• [EXERCISE OBJECTIVE]: Your task is to return, exactly, the run of lines starting at the line holding "add(controls, 'release_tab', releaseTab(), TAB_WHITE);" and ending at the line holding "joint for joint", both ends included and no other lines.
___ INPUT MATERIAL ___
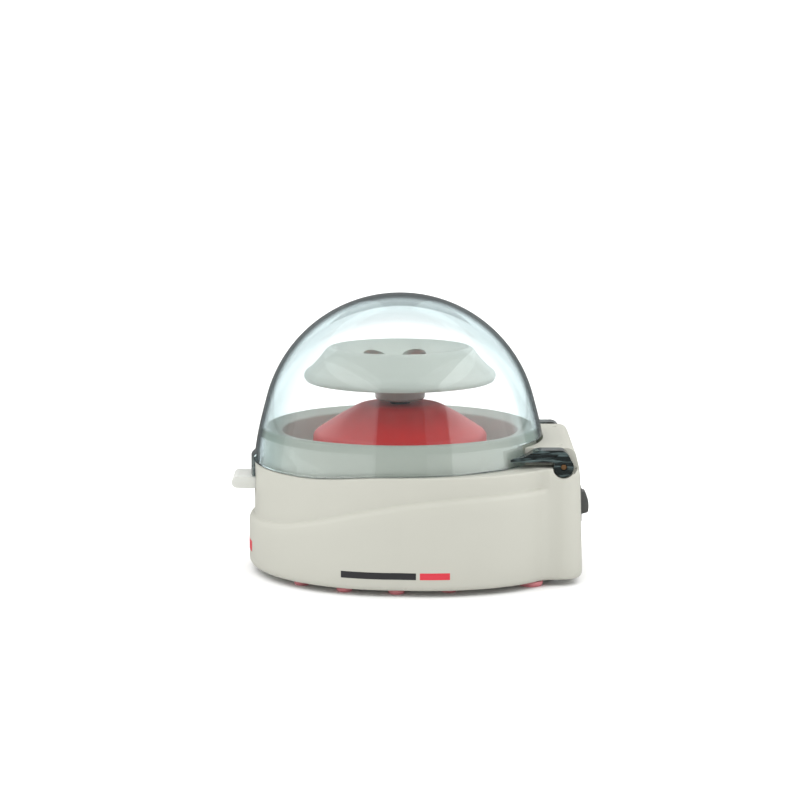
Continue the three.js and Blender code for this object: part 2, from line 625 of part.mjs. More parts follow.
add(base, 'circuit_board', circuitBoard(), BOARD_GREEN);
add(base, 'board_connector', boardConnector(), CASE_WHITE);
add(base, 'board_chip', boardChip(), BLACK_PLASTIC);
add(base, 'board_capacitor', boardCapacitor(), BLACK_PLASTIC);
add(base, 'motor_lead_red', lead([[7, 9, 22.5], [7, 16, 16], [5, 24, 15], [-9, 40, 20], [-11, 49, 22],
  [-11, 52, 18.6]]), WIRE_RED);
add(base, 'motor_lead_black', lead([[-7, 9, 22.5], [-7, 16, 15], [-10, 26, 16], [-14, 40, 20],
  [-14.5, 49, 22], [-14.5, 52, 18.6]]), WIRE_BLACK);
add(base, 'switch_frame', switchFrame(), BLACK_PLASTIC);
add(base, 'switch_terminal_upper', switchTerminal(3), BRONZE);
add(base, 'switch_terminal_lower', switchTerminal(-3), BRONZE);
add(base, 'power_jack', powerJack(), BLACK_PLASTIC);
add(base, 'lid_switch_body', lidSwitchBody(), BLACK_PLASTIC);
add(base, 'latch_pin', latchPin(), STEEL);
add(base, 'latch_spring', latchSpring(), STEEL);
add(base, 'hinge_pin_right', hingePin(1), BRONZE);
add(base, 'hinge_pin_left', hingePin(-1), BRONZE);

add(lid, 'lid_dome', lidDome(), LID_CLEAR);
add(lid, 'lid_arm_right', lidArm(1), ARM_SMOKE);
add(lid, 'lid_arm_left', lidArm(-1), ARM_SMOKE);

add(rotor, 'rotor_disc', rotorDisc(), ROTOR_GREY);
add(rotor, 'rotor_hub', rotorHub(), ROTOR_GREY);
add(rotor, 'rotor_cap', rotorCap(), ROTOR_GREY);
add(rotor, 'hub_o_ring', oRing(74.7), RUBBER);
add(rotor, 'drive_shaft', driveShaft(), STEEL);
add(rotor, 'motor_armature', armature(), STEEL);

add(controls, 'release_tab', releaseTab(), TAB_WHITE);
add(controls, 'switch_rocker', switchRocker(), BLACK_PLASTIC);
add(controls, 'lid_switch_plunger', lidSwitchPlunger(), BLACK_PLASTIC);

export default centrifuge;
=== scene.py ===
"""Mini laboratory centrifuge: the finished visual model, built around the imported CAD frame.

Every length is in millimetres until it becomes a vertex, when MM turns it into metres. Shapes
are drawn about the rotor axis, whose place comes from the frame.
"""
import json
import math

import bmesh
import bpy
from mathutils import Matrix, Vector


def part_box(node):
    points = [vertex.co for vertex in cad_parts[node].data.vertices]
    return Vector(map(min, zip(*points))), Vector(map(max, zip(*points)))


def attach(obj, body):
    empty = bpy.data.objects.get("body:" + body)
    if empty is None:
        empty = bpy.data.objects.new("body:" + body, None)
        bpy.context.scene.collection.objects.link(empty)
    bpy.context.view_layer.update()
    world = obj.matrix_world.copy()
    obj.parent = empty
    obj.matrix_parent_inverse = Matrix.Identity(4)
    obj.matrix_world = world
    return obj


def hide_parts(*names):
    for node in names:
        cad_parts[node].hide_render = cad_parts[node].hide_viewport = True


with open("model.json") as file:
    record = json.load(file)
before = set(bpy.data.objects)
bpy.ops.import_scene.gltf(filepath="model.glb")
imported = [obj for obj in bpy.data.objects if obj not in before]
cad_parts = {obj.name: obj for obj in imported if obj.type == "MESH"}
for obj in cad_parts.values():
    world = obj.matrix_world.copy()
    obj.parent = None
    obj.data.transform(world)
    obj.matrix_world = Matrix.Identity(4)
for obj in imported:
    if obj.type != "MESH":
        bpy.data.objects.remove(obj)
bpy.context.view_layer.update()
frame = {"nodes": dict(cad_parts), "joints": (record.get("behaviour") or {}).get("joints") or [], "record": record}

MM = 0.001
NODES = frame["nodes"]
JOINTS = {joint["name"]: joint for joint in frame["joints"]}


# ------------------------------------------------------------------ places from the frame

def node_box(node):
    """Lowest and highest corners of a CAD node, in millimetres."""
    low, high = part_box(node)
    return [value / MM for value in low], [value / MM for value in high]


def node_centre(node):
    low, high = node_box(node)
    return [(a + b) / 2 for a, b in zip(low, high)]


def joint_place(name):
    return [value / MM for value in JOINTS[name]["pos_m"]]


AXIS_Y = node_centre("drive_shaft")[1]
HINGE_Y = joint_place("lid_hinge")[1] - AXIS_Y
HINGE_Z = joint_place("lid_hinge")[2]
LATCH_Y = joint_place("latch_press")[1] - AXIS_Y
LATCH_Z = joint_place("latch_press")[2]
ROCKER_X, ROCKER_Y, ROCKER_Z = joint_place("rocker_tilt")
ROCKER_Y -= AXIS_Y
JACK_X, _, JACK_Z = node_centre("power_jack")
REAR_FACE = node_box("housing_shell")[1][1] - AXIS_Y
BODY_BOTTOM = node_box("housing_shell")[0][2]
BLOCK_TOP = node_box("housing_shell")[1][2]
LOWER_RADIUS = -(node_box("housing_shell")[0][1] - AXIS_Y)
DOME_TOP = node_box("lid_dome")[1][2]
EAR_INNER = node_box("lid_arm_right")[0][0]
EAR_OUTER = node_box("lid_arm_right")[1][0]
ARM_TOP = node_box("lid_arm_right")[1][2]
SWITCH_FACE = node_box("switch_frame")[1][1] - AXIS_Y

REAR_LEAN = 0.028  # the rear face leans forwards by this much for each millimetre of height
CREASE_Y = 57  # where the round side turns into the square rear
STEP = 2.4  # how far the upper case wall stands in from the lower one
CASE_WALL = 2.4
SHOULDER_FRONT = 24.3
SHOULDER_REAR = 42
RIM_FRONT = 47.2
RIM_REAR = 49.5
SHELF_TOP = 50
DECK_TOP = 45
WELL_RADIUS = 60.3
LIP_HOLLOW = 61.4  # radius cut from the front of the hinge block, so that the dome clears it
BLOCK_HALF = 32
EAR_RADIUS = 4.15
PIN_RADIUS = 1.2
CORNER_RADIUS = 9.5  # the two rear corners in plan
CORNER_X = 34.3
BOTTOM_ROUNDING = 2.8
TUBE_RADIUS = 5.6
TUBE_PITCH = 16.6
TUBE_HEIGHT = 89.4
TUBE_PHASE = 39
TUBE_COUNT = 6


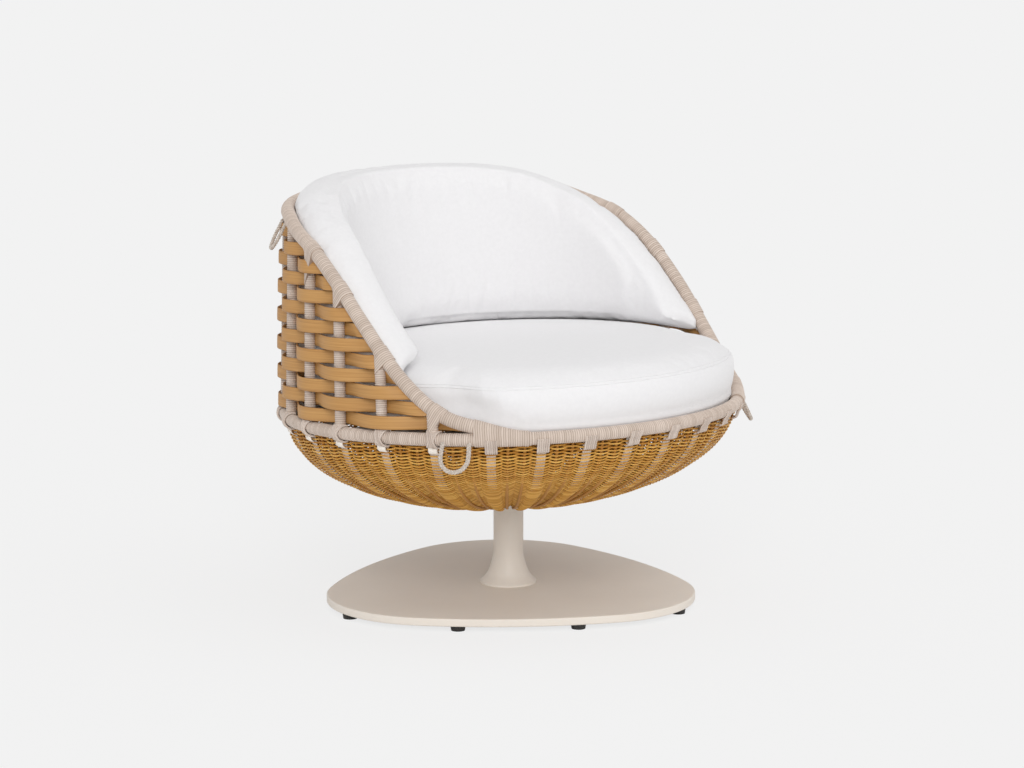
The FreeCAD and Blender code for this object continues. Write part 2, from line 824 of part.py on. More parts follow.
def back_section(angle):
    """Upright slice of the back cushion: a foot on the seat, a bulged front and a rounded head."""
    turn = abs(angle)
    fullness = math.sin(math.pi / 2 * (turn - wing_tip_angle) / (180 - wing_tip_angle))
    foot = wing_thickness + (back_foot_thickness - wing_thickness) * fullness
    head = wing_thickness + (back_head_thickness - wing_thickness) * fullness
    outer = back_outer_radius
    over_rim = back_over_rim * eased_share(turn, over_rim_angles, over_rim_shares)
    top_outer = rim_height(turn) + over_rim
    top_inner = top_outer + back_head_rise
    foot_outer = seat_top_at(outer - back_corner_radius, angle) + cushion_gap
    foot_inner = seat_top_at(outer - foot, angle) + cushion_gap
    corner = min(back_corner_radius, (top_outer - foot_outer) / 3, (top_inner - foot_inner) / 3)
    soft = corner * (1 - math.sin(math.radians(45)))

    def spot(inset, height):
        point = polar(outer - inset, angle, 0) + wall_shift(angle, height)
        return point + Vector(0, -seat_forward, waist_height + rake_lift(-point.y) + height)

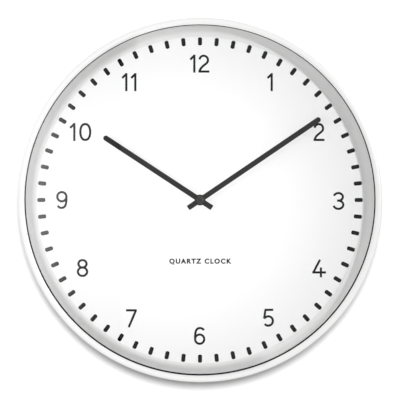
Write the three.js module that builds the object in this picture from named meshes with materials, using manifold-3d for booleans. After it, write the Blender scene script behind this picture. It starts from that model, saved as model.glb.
___
• [ANSWER FOR THIS EXERCISE]:
add(controls, 'release_tab', releaseTab(), TAB_WHITE);
add(controls, 'switch_rocker', switchRocker(), BLACK_PLASTIC);
add(controls, 'lid_switch_plunger', lidSwitchPlunger(), BLACK_PLASTIC);

export default centrifuge;
=== scene.py ===
"""Mini laboratory centrifuge: the finished visual model, built around the imported CAD frame.

Every length is in millimetres until it becomes a vertex, when MM turns it into metres. Shapes
are drawn about the rotor axis, whose place comes from the frame.
"""
import json
import math

import bmesh
import bpy
from mathutils import Matrix, Vector


def part_box(node):
    points = [vertex.co for vertex in cad_parts[node].data.vertices]
    return Vector(map(min, zip(*points))), Vector(map(max, zip(*points)))


def attach(obj, body):
    empty = bpy.data.objects.get("body:" + body)
    if empty is None:
        empty = bpy.data.objects.new("body:" + body, None)
        bpy.context.scene.collection.objects.link(empty)
    bpy.context.view_layer.update()
    world = obj.matrix_world.copy()
    obj.parent = empty
    obj.matrix_parent_inverse = Matrix.Identity(4)
    obj.matrix_world = world
    return obj


def hide_parts(*names):
    for node in names:
        cad_parts[node].hide_render = cad_parts[node].hide_viewport = True


with open("model.json") as file:
    record = json.load(file)
before = set(bpy.data.objects)
bpy.ops.import_scene.gltf(filepath="model.glb")
imported = [obj for obj in bpy.data.objects if obj not in before]
cad_parts = {obj.name: obj for obj in imported if obj.type == "MESH"}
for obj in cad_parts.values():
    world = obj.matrix_world.copy()
    obj.parent = None
    obj.data.transform(world)
    obj.matrix_world = Matrix.Identity(4)
for obj in imported:
    if obj.type != "MESH":
        bpy.data.objects.remove(obj)
bpy.context.view_layer.update()
frame = {"nodes": dict(cad_parts), "joints": (record.get("behaviour") or {}).get("joints") or [], "record": record}

MM = 0.001
NODES = frame["nodes"]
JOINTS = {joint["name"]: joint for joint in frame["joints"]}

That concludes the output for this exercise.